# JOB
Go through the material below, count the lines with the word "dimensions", and reply with the count alone.

═══

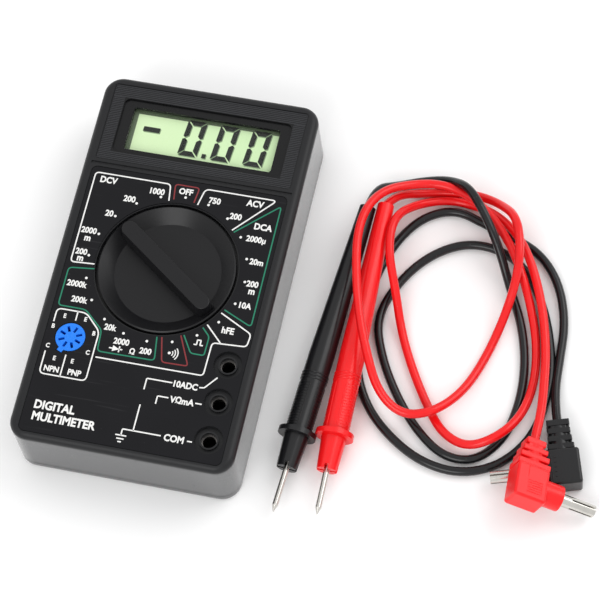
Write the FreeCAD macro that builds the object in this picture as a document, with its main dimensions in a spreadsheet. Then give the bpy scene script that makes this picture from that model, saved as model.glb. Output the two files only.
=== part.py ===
import FreeCAD, Part
import math
import os
import re

import Sketcher

# Digital multimeter with two test leads, in millimetres.
# Frame: origin at the centre of the back face, +X across the width, +Y up the face
# towards the display, +Z out of the face. The leads lie on the same surface, at +X.

V = FreeCAD.Vector

# ---------------------------------------------------------------- driving dimensions

SIZES = {
    # case
    "case_width": 70.0, "case_length": 126.0, "case_height": 24.0, "case_corner": 6.0,
    "case_edge": 2.2, "wall": 2.0, "face_thick": 2.4, "parting": 3.0, "floor_thick": 2.0,
    "rear_edge": 1.2, "lip_height": 3.0, "lip_width": 1.2, "lip_gap": 0.1,
    # face: label, display and the groove between them
    "label_width": 63.4, "label_length": 91.3, "label_y": -15.35, "label_thick": 0.35,
    "label_depth": 0.4, "label_corner": 2.0, "groove_y": 31.5, "groove_width": 0.9,
    "groove_depth": 0.4, "ribbed_width": 63.2, "ribbed_length": 27.2, "ribbed_y": 46.6,
    "ribbed_depth": 0.35, "bezel_width": 54.6, "bezel_length": 19.2, "bezel_y": 46.1,
    "bezel_depth": 1.1, "window_width": 47.6, "window_length": 15.0, "window_y": 45.8,
    "lens_thick": 0.8, "lens_gap": 0.1,
    # display stack
    "lcd_width": 50.8, "lcd_length": 21.0, "lcd_thick": 2.7, "lcd_base": 18.0,
    "holder_width": 53.0, "holder_length": 24.0, "holder_top": 21.5, "zebra_width": 48.0,
    "zebra_thick": 1.8, "zebra_spread": 9.0,
    # dial: the knob, its detent ring and its two balls
    "dial_y": -0.5, "dial_hole": 22.3, "knob_radius": 21.5, "knob_rim": 23.6,
    "knob_edge": 21.1, "knob_rim_top": 23.9, "dish_radius": 16.7, "dish_floor": 20.6,
    "flange_radius": 23.4, "flange_low": 15.0, "flange_high": 21.2,
    "hub_radius": 3.0, "hub_low": 9.0, "hub_wall": 5.5, "hollow_radius": 14.5,
    "hollow_top": 18.8, "bar_half": 19.7, "bar_radius": 2.5, "bar_spread": 0.5,
    "bar_base": 20.2, "bar_top": 27.0, "bar_angle": 144.0, "detents": 20.0,
    "detent_crest": 23.7, "detent_outer": 25.9, "valley_radius": 1.9, "valley_place": 22.3,
    "ball_radius": 1.5, "ball_place": 21.9, "ball_height": 17.3, "pocket_radius": 1.55,
    "pocket_floor": 16.0, "spring_radius": 1.25, "spring_bore": 0.85, "spring_low": 16.1,
    "spring_high": 20.3, "wiper_in": 16.0, "wiper_long": 5.0, "wiper_wide": 2.2,
    "wiper_low": 13.75, "wiper_strip": 0.35,
    # jacks and transistor socket
    "jack_x": 26.2, "jack_top_y": -28.5, "jack_pitch": 12.4, "jack_ring": 4.4,
    "jack_ring_depth": 1.0, "jack_collar": 2.95, "jack_mouth": 2.45, "jack_bore": 2.05,
    "jack_outer": 2.9, "jack_top": 21.5, "jack_tail": 1.6, "jack_tail_low": 11.0,
    "jack_floor": 14.4,
    "socket_x": -23.5, "socket_y": -28.4, "socket_radius": 4.6, "socket_gap": 0.1,
    "socket_top": 23.9, "socket_flange": 5.0, "socket_flange_low": 19.8,
    "socket_flange_high": 21.4, "key_reach": 5.6, "key_width": 1.7, "key_angle": 246.0,
    "slot_in": 1.8, "slot_out": 3.7, "slot_width": 0.8, "slot_depth": 5.0,
    # circuit board and the parts on its back
    "board_low": 12.0, "board_high": 13.6, "board_half": 32.0, "board_top_y": 60.0,
    "board_low_y": -32.6, "board_corner": 3.0, "strip_x": 22.2, "strip_low_y": -60.0, "hub_hole": 3.05,
    "tail_hole": 1.7, "blob_y": 22.0, "blob_radius": 7.5, "blob_height": 1.6,
    "fuse_x": -14.0, "fuse_y": 44.0, "fuse_z": 8.6, "fuse_radius": 2.6, "fuse_long": 20.0,
    "buzzer_x": 19.0, "buzzer_y": 46.0, "buzzer_radius": 8.0, "buzzer_low": 5.0,
    "trimmer_side": 6.5, "trimmer_high": 4.0,
    # battery
    "battery_long": 46.4, "battery_wide": 26.4, "battery_high": 17.4, "battery_x": -31.4,
    "battery_y": -59.4, "battery_z": 2.3, "battery_edge": 2.0, "terminal_radius": 2.9,
    "terminal_long": 2.0, "terminal_spread": 6.35, "snap_thick": 4.6,
    # screws
    "boss_radius": 2.3, "boss_hole": 0.95, "boss_low": 6.2, "boss_hole_top": 18.0,
    "rear_boss": 3.7, "rear_boss_hole": 1.6, "counterbore": 2.8, "counterbore_depth": 3.5,
    "screw_core": 0.9, "screw_head": 2.5, "screw_head_thick": 1.3,
    "screw_tip": 15.0, "screw_seat": 3.5, "recess_long": 2.6, "recess_wide": 0.55,
    "recess_deep": 0.7, "post_radius": 2.0, "post_hole": 0.75, "board_screw": 0.7,
    "board_screw_head": 1.6, "board_screw_thick": 0.9,
    # test leads
    "cable": 2.8, "grip_radius": 4.05, "collar_radius": 5.95, "collar_half": 0.8,
    "nose_long": 11.5, "nose_radius": 3.2, "nose_root": 3.9, "grip_long": 27.0,
    "handle_long": 78.0, "tail_radius": 2.6, "tip_radius": 0.95, "tip_bore": 1.0,
    "tip_seat": 6.0, "tip_long": 26.0, "tip_shoulder": 23.5, "notch_width": 1.2,
    "notch_deep": 1.4, "plug_wide": 10.5, "plug_long": 11.5, "plug_thick": 8.0,
    "plug_edge": 0.9, "shroud_radius": 4.3, "shroud_long": 5.5, "shroud_bore": 2.05,
    "relief_long": 10.0, "relief_root": 3.6, "relief_end": 2.4, "pin_radius": 1.95,
    "pin_long": 11.5, "pin_seat": 4.5, "pin_slot": 0.5, "pin_slot_long": 8.0,
}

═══

# RESPONSE TO THE TASK
2